Sunday, November 30, 2008
Among my souvenirs
What would the collective noun be for mittens? A clutch? A handful? These are Newfoundland Mittens,the beauty of which is that they are knit in one colour at a time, the slip stitches suggesting otherwise. And they use hardly any of each yarn, so the remnants from sock knitting or that odd skein bought some time ago, turn out to be perfectly adequate. Add to this a quick turnaround, with a finished item always in view and they form the ideal winter project.
Summer, however, usually finds me searching for that elusive textile treasure. Having once picked up a stunning white quilt in France for under twenty pounds, I remain convinced that neglected gems are still out there and find myself incapable of passing a Brocante without checking it out. The quilt, it turned out, was English, seventeenth century, and not unlike one in the Burrell collection.
Here, we have a sampler, found in the scruffiest of village vide-greniers in the Auvergne. It was filthy, stained, crumpled. Gradually, I noticed that the same three letters are repeated in different styles. Who was this girl, and why did she stop where she did, when the letters are so very ambitious and the stitching so very regular? After a little pre-testing of a thread end, I boiled it in Persil, not without trepidation, and it was transformed.
Sunday, November 16, 2008
Odds and Ends
That's an awful lot of pumpkin. My first soups, pepped up with curry spices, didn't get over the essential wateriness of the vegetable, its tendency to puree without being blended. It need something very pungent to permeate its blandness. A small amount of bacon scraps, fried to release the fat and brine, had just that smoky saltiness it needed. That, and the roasting of the cubed pumpkin to dry it out a little. A bowl of this was very welcome on a wet November evening.

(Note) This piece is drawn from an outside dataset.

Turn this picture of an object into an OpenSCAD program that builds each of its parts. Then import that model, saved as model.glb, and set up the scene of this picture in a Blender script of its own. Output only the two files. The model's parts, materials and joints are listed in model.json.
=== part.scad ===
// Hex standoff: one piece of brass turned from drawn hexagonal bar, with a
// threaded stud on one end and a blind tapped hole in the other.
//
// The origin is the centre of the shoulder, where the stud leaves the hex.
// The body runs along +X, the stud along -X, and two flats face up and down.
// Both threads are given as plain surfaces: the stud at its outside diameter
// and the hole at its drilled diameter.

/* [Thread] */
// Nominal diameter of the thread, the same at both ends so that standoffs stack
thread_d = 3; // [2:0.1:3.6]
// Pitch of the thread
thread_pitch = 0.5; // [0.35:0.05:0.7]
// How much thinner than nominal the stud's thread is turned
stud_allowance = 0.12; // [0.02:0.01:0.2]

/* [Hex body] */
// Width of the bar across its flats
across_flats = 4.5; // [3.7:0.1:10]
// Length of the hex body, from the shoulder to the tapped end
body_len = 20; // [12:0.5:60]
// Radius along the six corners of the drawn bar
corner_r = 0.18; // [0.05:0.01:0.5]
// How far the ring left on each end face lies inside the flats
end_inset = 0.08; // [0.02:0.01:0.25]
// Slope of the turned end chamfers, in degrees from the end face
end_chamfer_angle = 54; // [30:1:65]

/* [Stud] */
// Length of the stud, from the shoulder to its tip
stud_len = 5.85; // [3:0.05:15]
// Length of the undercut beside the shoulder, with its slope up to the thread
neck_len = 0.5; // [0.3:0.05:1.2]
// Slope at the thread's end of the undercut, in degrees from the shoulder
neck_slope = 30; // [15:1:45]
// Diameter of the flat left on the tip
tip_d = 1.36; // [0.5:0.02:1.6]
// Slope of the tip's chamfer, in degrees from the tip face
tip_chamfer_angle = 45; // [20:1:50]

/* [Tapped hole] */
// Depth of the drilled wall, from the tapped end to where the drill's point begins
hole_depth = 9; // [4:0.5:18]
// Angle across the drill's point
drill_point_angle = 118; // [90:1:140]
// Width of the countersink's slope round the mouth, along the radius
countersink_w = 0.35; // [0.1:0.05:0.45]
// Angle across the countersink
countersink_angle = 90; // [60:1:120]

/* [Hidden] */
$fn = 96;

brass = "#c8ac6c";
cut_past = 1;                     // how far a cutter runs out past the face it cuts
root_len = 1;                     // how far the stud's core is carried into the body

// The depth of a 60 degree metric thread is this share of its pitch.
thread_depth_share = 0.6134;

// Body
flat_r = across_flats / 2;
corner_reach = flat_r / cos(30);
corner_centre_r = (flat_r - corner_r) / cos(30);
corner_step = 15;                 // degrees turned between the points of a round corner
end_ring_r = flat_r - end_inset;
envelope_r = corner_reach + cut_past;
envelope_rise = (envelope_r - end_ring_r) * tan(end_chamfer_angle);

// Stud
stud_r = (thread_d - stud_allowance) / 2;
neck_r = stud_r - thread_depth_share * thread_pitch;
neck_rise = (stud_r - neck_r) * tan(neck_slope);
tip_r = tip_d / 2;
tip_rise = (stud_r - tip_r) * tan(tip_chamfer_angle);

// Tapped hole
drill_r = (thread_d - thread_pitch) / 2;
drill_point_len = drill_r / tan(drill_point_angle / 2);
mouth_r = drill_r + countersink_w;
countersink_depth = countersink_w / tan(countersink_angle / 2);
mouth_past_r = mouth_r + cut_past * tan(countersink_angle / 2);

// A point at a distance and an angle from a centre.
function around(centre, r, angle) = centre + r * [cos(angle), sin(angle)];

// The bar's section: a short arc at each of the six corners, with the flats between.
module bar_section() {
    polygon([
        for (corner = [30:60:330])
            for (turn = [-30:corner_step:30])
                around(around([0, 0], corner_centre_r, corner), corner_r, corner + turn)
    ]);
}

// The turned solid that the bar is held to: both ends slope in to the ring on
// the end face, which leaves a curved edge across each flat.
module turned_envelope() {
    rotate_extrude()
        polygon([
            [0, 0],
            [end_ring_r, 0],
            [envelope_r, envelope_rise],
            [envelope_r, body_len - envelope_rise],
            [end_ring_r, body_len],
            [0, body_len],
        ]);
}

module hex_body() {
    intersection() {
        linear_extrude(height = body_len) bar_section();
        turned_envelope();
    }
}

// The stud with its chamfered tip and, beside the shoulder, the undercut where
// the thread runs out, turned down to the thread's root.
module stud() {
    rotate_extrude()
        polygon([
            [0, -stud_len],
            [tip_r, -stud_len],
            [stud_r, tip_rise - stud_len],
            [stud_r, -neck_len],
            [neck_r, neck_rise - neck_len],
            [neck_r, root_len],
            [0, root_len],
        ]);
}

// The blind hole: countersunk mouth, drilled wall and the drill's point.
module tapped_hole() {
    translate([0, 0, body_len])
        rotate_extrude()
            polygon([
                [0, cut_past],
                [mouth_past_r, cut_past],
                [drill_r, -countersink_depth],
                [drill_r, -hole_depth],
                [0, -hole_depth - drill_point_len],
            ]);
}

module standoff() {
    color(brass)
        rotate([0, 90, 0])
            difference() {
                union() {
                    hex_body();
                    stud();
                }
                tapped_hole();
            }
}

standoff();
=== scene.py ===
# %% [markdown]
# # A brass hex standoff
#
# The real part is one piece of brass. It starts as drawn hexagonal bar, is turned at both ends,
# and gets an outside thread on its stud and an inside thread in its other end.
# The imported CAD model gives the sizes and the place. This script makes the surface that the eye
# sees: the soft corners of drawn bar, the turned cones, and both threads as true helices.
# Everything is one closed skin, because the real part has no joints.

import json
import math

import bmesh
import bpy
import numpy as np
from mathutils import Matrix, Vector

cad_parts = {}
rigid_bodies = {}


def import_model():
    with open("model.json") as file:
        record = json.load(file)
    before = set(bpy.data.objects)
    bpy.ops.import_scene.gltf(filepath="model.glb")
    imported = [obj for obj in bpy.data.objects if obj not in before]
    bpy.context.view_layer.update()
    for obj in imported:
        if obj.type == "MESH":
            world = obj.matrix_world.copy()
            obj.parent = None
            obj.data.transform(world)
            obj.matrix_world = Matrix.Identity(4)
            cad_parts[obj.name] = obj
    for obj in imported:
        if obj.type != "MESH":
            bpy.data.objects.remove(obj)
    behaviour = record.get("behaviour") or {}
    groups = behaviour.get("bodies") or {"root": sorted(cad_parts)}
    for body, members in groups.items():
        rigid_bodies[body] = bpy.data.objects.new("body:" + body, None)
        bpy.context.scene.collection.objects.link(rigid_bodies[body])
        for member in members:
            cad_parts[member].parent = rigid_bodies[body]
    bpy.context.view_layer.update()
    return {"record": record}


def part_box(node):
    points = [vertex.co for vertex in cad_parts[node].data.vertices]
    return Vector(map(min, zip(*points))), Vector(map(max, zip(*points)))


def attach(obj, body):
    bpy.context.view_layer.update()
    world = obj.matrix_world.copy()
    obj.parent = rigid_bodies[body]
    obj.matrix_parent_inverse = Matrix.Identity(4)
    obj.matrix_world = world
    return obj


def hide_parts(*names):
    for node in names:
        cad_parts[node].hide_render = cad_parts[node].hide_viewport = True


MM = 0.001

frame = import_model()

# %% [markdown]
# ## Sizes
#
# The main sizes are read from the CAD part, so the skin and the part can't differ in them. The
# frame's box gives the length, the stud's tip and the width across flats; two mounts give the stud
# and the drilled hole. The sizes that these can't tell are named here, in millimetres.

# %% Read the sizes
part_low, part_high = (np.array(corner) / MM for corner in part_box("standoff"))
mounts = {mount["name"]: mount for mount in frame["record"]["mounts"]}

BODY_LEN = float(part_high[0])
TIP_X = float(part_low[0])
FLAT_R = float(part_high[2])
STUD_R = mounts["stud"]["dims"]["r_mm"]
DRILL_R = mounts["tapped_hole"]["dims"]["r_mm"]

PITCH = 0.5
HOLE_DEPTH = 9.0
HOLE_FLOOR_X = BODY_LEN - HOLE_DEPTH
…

Then, what about pumpkin pie? Trawling the Net for a recipe proved how many variations there might be on this theme. My local shop was out of some key ingredients, such as maple syrup, and pastry is something I've never mastered. Instead, I believe I have invented a completely new dessert here. Most of a pack of Hobnobs with about two ounces of butter to make a crust. Two eggs beaten with milk, brown sugar and cinnamon to bind it all and roasted pumpkin as the filling. Baked for forty-five minutes, by which time the biscuit of the crust has assimilated with the egg mixture to form a kind of parkin around the pumpkin pieces. I could see us having this again, or maybe something else completely unexpected, dependent on the store cupboard.
As for knitting:
Newfoundland Mittens, a traditional pattern, apparently. This is the result of two remainders of very bright sock yarn, knit double and a dk base colour. They were very easy to knit as only one colour is in use at a time, with slipped stitches suggesting otherwise. The construction creates pockets of fabric which must be why they are so warm. I was very pleased with how these turned out.